§ **Do this**: Starting with the line that contains "shown = obj.evaluated_get(depsgraph)", reproduce each line through the end of the listing below, with no other output.

§ **Data block**:

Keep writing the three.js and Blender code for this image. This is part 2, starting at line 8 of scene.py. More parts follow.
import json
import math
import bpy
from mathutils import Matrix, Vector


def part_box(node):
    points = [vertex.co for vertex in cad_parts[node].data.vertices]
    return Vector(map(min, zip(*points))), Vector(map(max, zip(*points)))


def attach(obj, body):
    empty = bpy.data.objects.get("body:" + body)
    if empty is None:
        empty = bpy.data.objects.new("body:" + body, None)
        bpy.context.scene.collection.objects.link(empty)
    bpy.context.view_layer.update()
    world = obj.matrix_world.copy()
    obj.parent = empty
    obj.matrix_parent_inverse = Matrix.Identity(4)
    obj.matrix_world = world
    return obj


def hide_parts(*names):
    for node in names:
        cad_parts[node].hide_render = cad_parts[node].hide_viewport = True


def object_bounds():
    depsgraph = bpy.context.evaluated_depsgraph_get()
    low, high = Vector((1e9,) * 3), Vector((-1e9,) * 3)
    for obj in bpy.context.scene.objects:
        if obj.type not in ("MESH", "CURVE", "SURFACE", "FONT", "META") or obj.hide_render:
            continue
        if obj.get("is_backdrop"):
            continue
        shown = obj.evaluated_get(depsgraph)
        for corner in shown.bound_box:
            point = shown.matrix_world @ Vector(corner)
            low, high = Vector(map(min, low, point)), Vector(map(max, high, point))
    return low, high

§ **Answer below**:
        shown = obj.evaluated_get(depsgraph)
        for corner in shown.bound_box:
            point = shown.matrix_world @ Vector(corner)
            low, high = Vector(map(min, low, point)), Vector(map(max, high, point))
    return low, high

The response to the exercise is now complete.